> [MATERIALS PROVIDED]
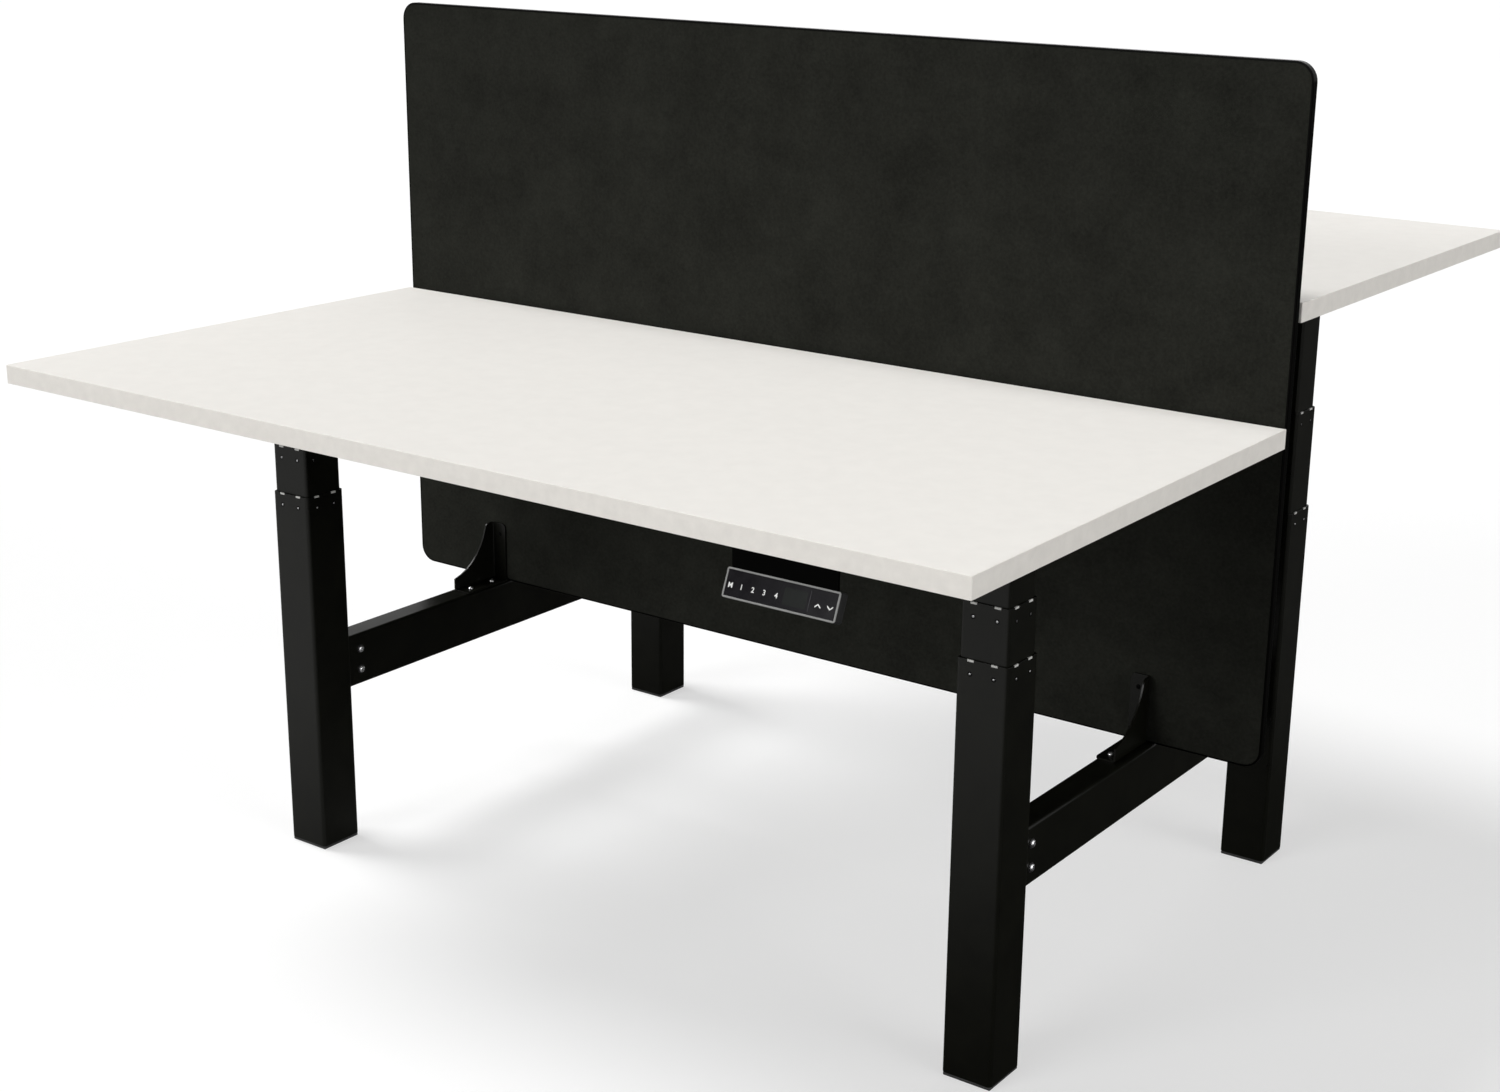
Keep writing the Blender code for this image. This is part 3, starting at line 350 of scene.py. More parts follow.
def spread(tree, value, start, end, low, high):
    """A value between start and end mapped to the range from low to high."""
    node = tree.nodes.new("ShaderNodeMapRange")
    set_inputs(node, {"From Min": start, "From Max": end, "To Min": low, "To Max": high})
    tree.links.new(value, node.inputs["Value"])
    return node


def shade(colour, factor):
    return tuple(channel * factor for channel in colour)


def vary_colour(material, value, colour, darkest, lightest, between=NOISE_RANGE):
    """A colour times a factor, from the darkest to the lightest between two values."""
    tree = material.node_tree
    node = tree.nodes.new("ShaderNodeValToRGB")
    for element, position, factor in zip(node.color_ramp.elements, between, (darkest, lightest)):
        element.position = position
        element.color = (*shade(colour, factor), 1.0)
    tree.links.new(value, node.inputs["Fac"])
    tree.links.new(node.outputs["Color"], shader_of(material).inputs["Base Color"])


def vary_roughness(material, low, high, scale, detail=3.0):
    tree = material.node_tree
    node = spread(tree, noise(material, scale, detail), *NOISE_RANGE, low, high)
    tree.links.new(node.outputs["Result"], shader_of(material).inputs["Roughness"])


def add_bump(material, value, depth, strength):
    """Relief of a real depth in metres, laid over any relief that is there already."""
    tree = material.node_tree
    node = tree.nodes.new("ShaderNodeBump")
    set_inputs(node, {"Distance": depth, "Strength": strength})
    tree.links.new(value, node.inputs["Height"])
    normal = shader_of(material).inputs["Normal"]
    if normal.is_linked:
        tree.links.new(normal.links[0].from_socket, node.inputs["Normal"])
    tree.links.new(node.outputs["Normal"], normal)


def add_grain(material, scale, depth, strength, detail=2.0):
    add_bump(material, noise(material, scale, detail), depth, strength)


def add_coat(material, weight, roughness):
    """A satin film over the colour, which follows the same relief."""
    shader = shader_of(material)
    set_inputs(shader, {"Coat Weight": weight, "Coat Roughness": roughness, "Coat IOR": 1.5})
    relief = shader.inputs["Normal"].links[0].from_socket
    material.node_tree.links.new(relief, shader.inputs["Coat Normal"])


def powder_coat():
    """Satin black powder coat: fine orange peel, faint clouding and a few handled patches."""
    black = (0.0031, 0.0032, 0.0020)
    material = new_material("powder_coat_black", black, roughness=0.45, specular=0.02)
    vary_colour(material, noise(material, scale=22.0), black, 0.80, 1.30)
    vary_roughness(material, low=0.38, high=0.52, scale=9.0, detail=4.0)
    add_grain(material, scale=900.0, depth=0.00005, strength=0.35)
    add_grain(material, scale=260.0, depth=0.00008, strength=0.25)
    add_coat(material, weight=0.30, roughness=0.27)
    return material


def worktop_laminate():
    """Warm white melamine with a faint pearl grain."""
    white = (0.850, 0.828, 0.790)
    material = new_material("worktop_laminate", white, roughness=0.50, specular=0.006)
    vary_colour(material, noise(material, scale=45.0, detail=5.0), white, 0.985, 1.012)
    vary_roughness(material, low=0.46, high=0.56, scale=30.0)
    add_grain(material, scale=1400.0, depth=0.00003, strength=0.25)
    return material


def edge_band():
    """The matching edge band, a little greyer, with the light mottling of the photographed edge."""
    white = (0.830, 0.800, 0.752)
    material = new_material("worktop_edge_band", white, roughness=0.45, specular=0.40)
    vary_colour(material, noise(material, scale=70.0, detail=5.0), white, 0.95, 1.02)
    add_grain(material, scale=700.0, depth=0.00004, strength=0.3)
    return material


def screen_fabric():
    """Charcoal acoustic felt: a fine woven grain, cloudy tone and a soft sheen."""
    charcoal = (0.0146, 0.0151, 0.0124)
    material = new_material("screen_fabric", charcoal, roughness=0.92, specular=0.03)
    tree = material.node_tree
    clouds = noise(material, scale=9.0, detail=6.0, roughness=0.72)
    grain = noise(material, scale=260.0, detail=4.0, roughness=0.65)
    cloud_share = arithmetic(tree, "MULTIPLY", clouds, 0.55)
    grain_share = arithmetic(tree, "MULTIPLY", grain, 0.45)
    tone = arithmetic(tree, "ADD", cloud_share, grain_share)
    vary_colour(material, tone, charcoal, 0.66, 1.40, between=(0.36, 0.64))
    threads = [waves(material, scale=260.0, direction=axis, distortion=1.2) for axis in ("X", "Z")]
    add_bump(material, arithmetic(tree, "MAXIMUM", *threads), depth=0.00018, strength=0.35)
    add_grain(material, scale=900.0, depth=0.00022, strength=0.5, detail=3.0)
    sheen = {"Sheen Weight": 0.06, "Sheen Roughness": 0.6, "Sheen Tint": (0.34, 0.35, 0.31, 1.0)}
    set_inputs(shader_of(material), sheen)
    return material


def moulded(name, colour, roughness, specular=0.4, grain=700.0, depth=0.00005):
    """A moulded plastic with a fine spark-eroded grain and a slightly uneven tone."""
    material = new_material(name, colour, roughness, specular=specular)
    vary_colour(material, noise(material, scale=35.0), colour, 0.9, 1.1)
    vary_roughness(material, roughness - 0.05, roughness + 0.06, scale=50.0, detail=2.0)
    add_grain(material, grain, depth, strength=0.4)
    return material


def zinc_steel(name, brightness):
    """Zinc-plated steel with fine turning marks."""
    zinc = shade((1.0, 1.0, 1.01), brightness)
    material = new_material(name, zinc, roughness=0.26, metallic=1.0)
    vary_colour(material, noise(material, scale=400.0), zinc, 0.86, 1.06)
    vary_roughness(material, low=0.20, high=0.36, scale=250.0)
    add_grain(material, scale=1500.0, depth=0.00002, strength=0.3)
    return material


def black_oxide():
    """Blackened steel screws."""
    material = new_material("black_oxide_steel", (0.030, 0.029, 0.030), roughness=0.36, metallic=0.6)
    vary_roughness(material, low=0.30, high=0.46, scale=300.0)
    add_grain(material, scale=1200.0, depth=0.00002, strength=0.3)
    return material


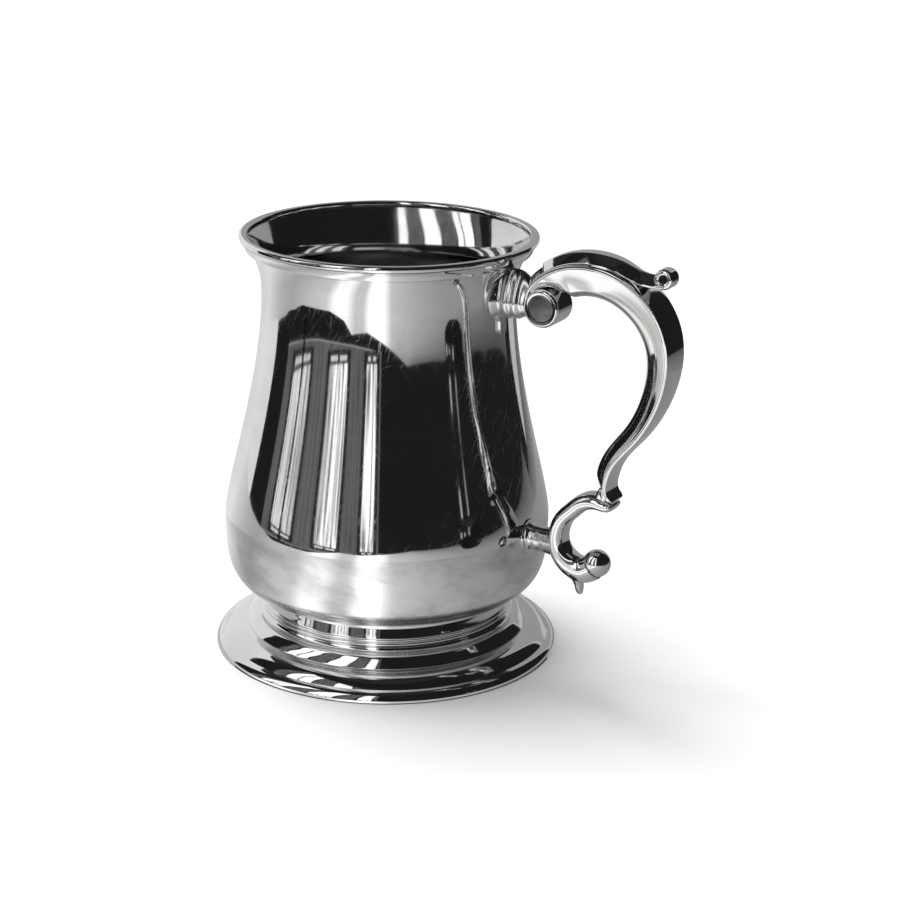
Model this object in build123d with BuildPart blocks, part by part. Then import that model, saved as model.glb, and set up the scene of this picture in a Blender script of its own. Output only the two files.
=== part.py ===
"""Pewter tankard: a turned tulip-shaped cup on a moulded foot, with a cast double-scroll handle.

Units are millimetres. The origin is the centre of the foot on the table, +Z is up,
and the handle stands along +X. Left and right are those of a person who holds the
handle and looks at the cup, so left is -Y.
"""
from build123d import *
import os

os.makedirs("parts", exist_ok=True)

# ---------------------------------------------------------------- cup, overall
rim_height = 127.0
rim_radius = 43.95
neck_radius = 37.4
neck_drop = 17.5          # from the rim down to the narrowest part of the neck
belly_radius = 48.9
belly_height = 36.4       # widest part of the cup, where its two castings meet
waist_radius = 37.0
waist_height = 18.2
cup_wall = 1.5
neck_height = rim_height - neck_drop
barrel_fullness = (0.197, 0.341)        # shares of a curve's rise at which its control points lie
flare_fullness = (0.44, 0.685)
flare_spread = 0.34
bowl_fullness = (0.148, 0.516)
bowl_tuck = 0.3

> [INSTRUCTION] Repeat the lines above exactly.

> [COMPLETE OUTPUT]
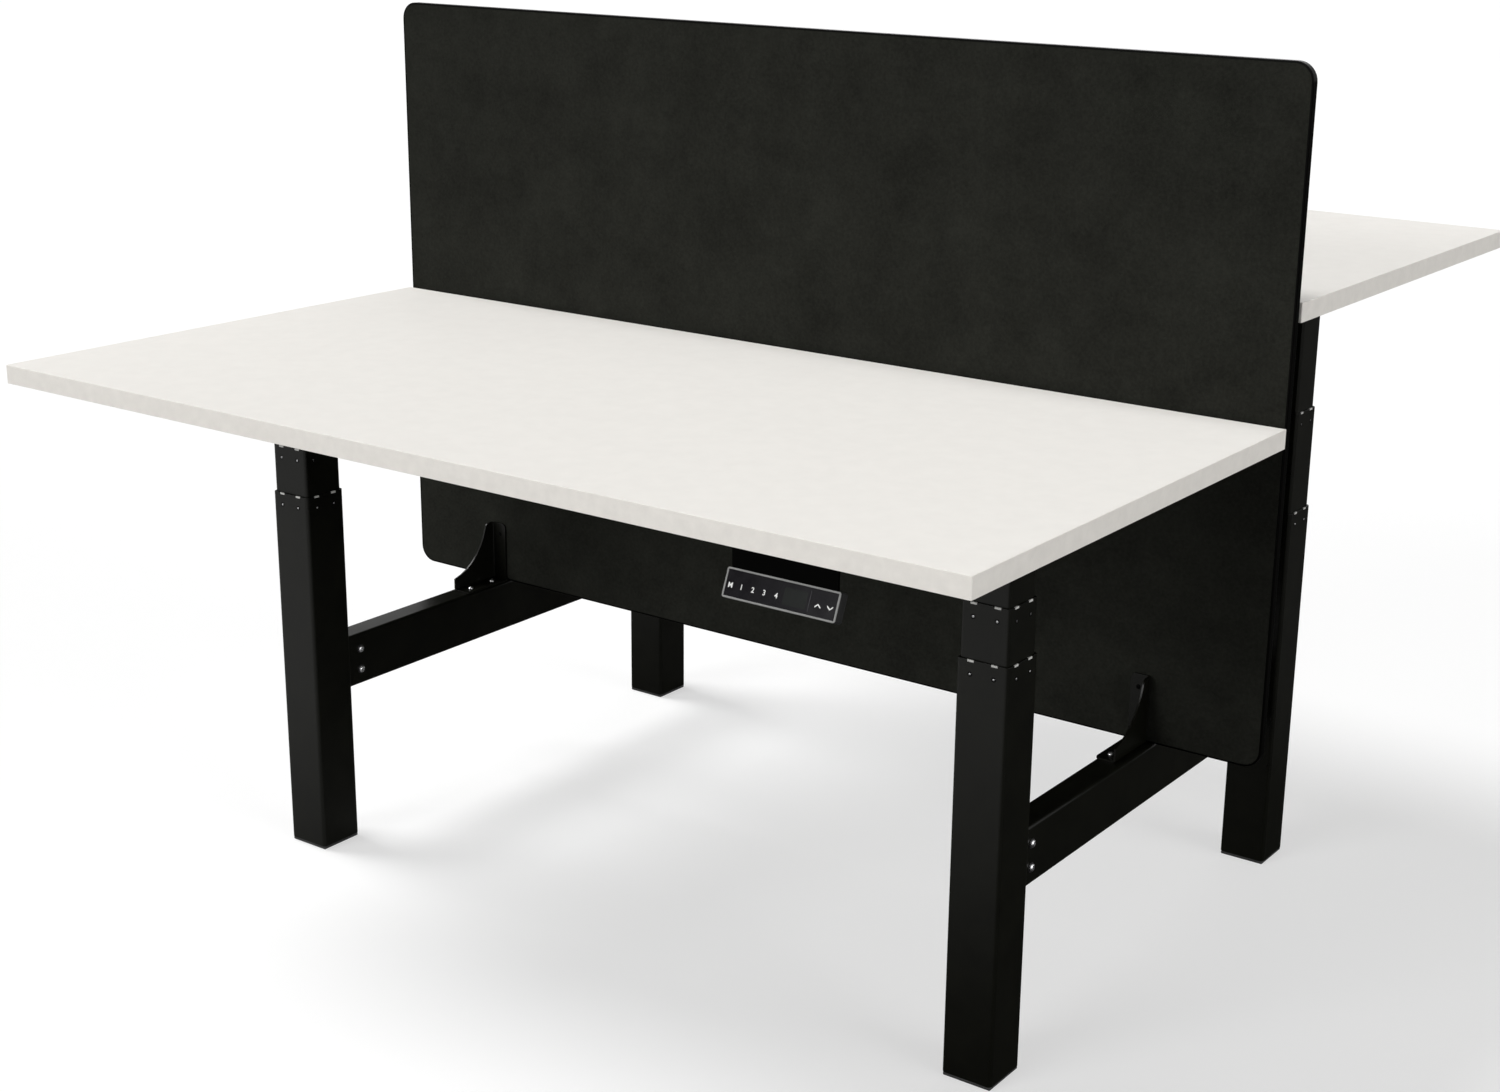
Keep writing the Blender code for this image. This is part 3, starting at line 350 of scene.py. More parts follow.
def spread(tree, value, start, end, low, high):
    """A value between start and end mapped to the range from low to high."""
    node = tree.nodes.new("ShaderNodeMapRange")
    set_inputs(node, {"From Min": start, "From Max": end, "To Min": low, "To Max": high})
    tree.links.new(value, node.inputs["Value"])
    return node


def shade(colour, factor):
    return tuple(channel * factor for channel in colour)


def vary_colour(material, value, colour, darkest, lightest, between=NOISE_RANGE):
    """A colour times a factor, from the darkest to the lightest between two values."""
    tree = material.node_tree
    node = tree.nodes.new("ShaderNodeValToRGB")
    for element, position, factor in zip(node.color_ramp.elements, between, (darkest, lightest)):
        element.position = position
        element.color = (*shade(colour, factor), 1.0)
    tree.links.new(value, node.inputs["Fac"])
    tree.links.new(node.outputs["Color"], shader_of(material).inputs["Base Color"])


def vary_roughness(material, low, high, scale, detail=3.0):
    tree = material.node_tree
    node = spread(tree, noise(material, scale, detail), *NOISE_RANGE, low, high)
    tree.links.new(node.outputs["Result"], shader_of(material).inputs["Roughness"])


def add_bump(material, value, depth, strength):
    """Relief of a real depth in metres, laid over any relief that is there already."""
    tree = material.node_tree
    node = tree.nodes.new("ShaderNodeBump")
    set_inputs(node, {"Distance": depth, "Strength": strength})
    tree.links.new(value, node.inputs["Height"])
    normal = shader_of(material).inputs["Normal"]
    if normal.is_linked:
        tree.links.new(normal.links[0].from_socket, node.inputs["Normal"])
    tree.links.new(node.outputs["Normal"], normal)


def add_grain(material, scale, depth, strength, detail=2.0):
    add_bump(material, noise(material, scale, detail), depth, strength)


def add_coat(material, weight, roughness):
    """A satin film over the colour, which follows the same relief."""
    shader = shader_of(material)
    set_inputs(shader, {"Coat Weight": weight, "Coat Roughness": roughness, "Coat IOR": 1.5})
    relief = shader.inputs["Normal"].links[0].from_socket
    material.node_tree.links.new(relief, shader.inputs["Coat Normal"])


def powder_coat():
    """Satin black powder coat: fine orange peel, faint clouding and a few handled patches."""
    black = (0.0031, 0.0032, 0.0020)
    material = new_material("powder_coat_black", black, roughness=0.45, specular=0.02)
    vary_colour(material, noise(material, scale=22.0), black, 0.80, 1.30)
    vary_roughness(material, low=0.38, high=0.52, scale=9.0, detail=4.0)
    add_grain(material, scale=900.0, depth=0.00005, strength=0.35)
    add_grain(material, scale=260.0, depth=0.00008, strength=0.25)
    add_coat(material, weight=0.30, roughness=0.27)
    return material


def worktop_laminate():
    """Warm white melamine with a faint pearl grain."""
    white = (0.850, 0.828, 0.790)
    material = new_material("worktop_laminate", white, roughness=0.50, specular=0.006)
    vary_colour(material, noise(material, scale=45.0, detail=5.0), white, 0.985, 1.012)
    vary_roughness(material, low=0.46, high=0.56, scale=30.0)
    add_grain(material, scale=1400.0, depth=0.00003, strength=0.25)
    return material


def edge_band():
    """The matching edge band, a little greyer, with the light mottling of the photographed edge."""
    white = (0.830, 0.800, 0.752)
    material = new_material("worktop_edge_band", white, roughness=0.45, specular=0.40)
    vary_colour(material, noise(material, scale=70.0, detail=5.0), white, 0.95, 1.02)
    add_grain(material, scale=700.0, depth=0.00004, strength=0.3)
    return material


def screen_fabric():
    """Charcoal acoustic felt: a fine woven grain, cloudy tone and a soft sheen."""
    charcoal = (0.0146, 0.0151, 0.0124)
    material = new_material("screen_fabric", charcoal, roughness=0.92, specular=0.03)
    tree = material.node_tree
    clouds = noise(material, scale=9.0, detail=6.0, roughness=0.72)
    grain = noise(material, scale=260.0, detail=4.0, roughness=0.65)
    cloud_share = arithmetic(tree, "MULTIPLY", clouds, 0.55)
    grain_share = arithmetic(tree, "MULTIPLY", grain, 0.45)
    tone = arithmetic(tree, "ADD", cloud_share, grain_share)
    vary_colour(material, tone, charcoal, 0.66, 1.40, between=(0.36, 0.64))
    threads = [waves(material, scale=260.0, direction=axis, distortion=1.2) for axis in ("X", "Z")]
    add_bump(material, arithmetic(tree, "MAXIMUM", *threads), depth=0.00018, strength=0.35)
    add_grain(material, scale=900.0, depth=0.00022, strength=0.5, detail=3.0)
    sheen = {"Sheen Weight": 0.06, "Sheen Roughness": 0.6, "Sheen Tint": (0.34, 0.35, 0.31, 1.0)}
    set_inputs(shader_of(material), sheen)
    return material


def moulded(name, colour, roughness, specular=0.4, grain=700.0, depth=0.00005):
    """A moulded plastic with a fine spark-eroded grain and a slightly uneven tone."""
    material = new_material(name, colour, roughness, specular=specular)
    vary_colour(material, noise(material, scale=35.0), colour, 0.9, 1.1)
    vary_roughness(material, roughness - 0.05, roughness + 0.06, scale=50.0, detail=2.0)
    add_grain(material, grain, depth, strength=0.4)
    return material


def zinc_steel(name, brightness):
    """Zinc-plated steel with fine turning marks."""
    zinc = shade((1.0, 1.0, 1.01), brightness)
    material = new_material(name, zinc, roughness=0.26, metallic=1.0)
    vary_colour(material, noise(material, scale=400.0), zinc, 0.86, 1.06)
    vary_roughness(material, low=0.20, high=0.36, scale=250.0)
    add_grain(material, scale=1500.0, depth=0.00002, strength=0.3)
    return material


def black_oxide():
    """Blackened steel screws."""
    material = new_material("black_oxide_steel", (0.030, 0.029, 0.030), roughness=0.36, metallic=0.6)
    vary_roughness(material, low=0.30, high=0.46, scale=300.0)
    add_grain(material, scale=1200.0, depth=0.00002, strength=0.3)
    return material


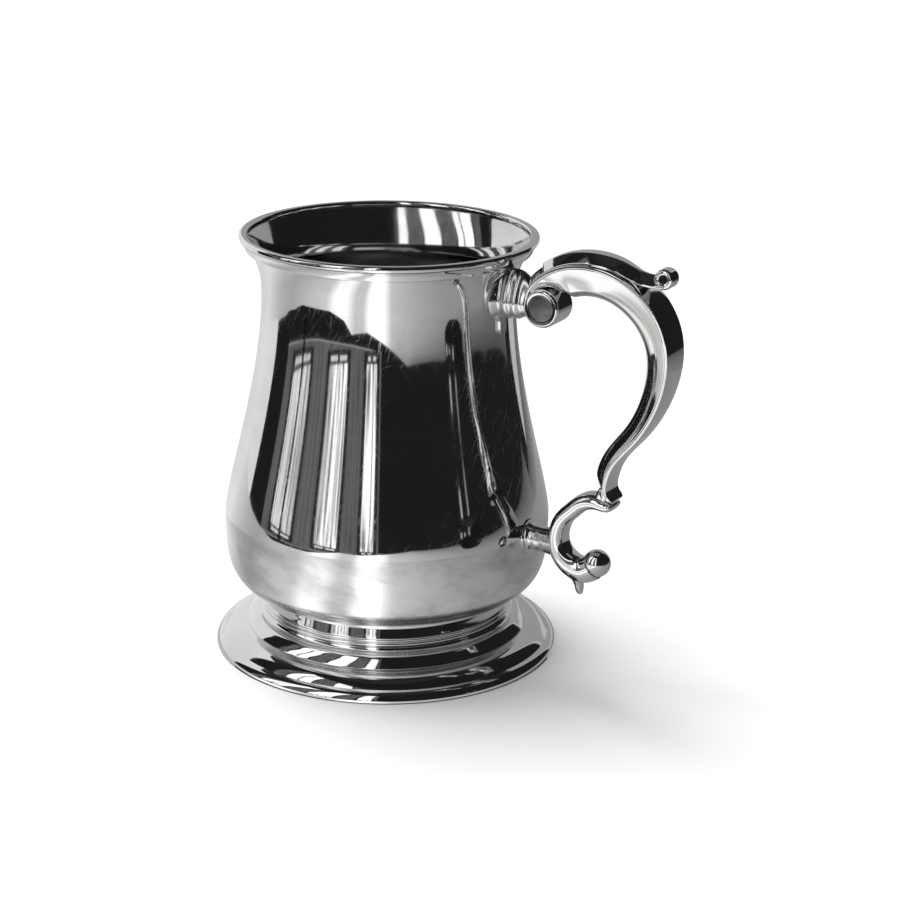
Model this object in build123d with BuildPart blocks, part by part. Then import that model, saved as model.glb, and set up the scene of this picture in a Blender script of its own. Output only the two files.
=== part.py ===
"""Pewter tankard: a turned tulip-shaped cup on a moulded foot, with a cast double-scroll handle.

Units are millimetres. The origin is the centre of the foot on the table, +Z is up,
and the handle stands along +X. Left and right are those of a person who holds the
handle and looks at the cup, so left is -Y.
"""
from build123d import *
import os

os.makedirs("parts", exist_ok=True)

# ---------------------------------------------------------------- cup, overall
rim_height = 127.0
rim_radius = 43.95
neck_radius = 37.4
neck_drop = 17.5          # from the rim down to the narrowest part of the neck
belly_radius = 48.9
belly_height = 36.4       # widest part of the cup, where its two castings meet
waist_radius = 37.0
waist_height = 18.2
cup_wall = 1.5
neck_height = rim_height - neck_drop
barrel_fullness = (0.197, 0.341)        # shares of a curve's rise at which its control points lie
flare_fullness = (0.44, 0.685)
flare_spread = 0.34
bowl_fullness = (0.148, 0.516)
bowl_tuck = 0.3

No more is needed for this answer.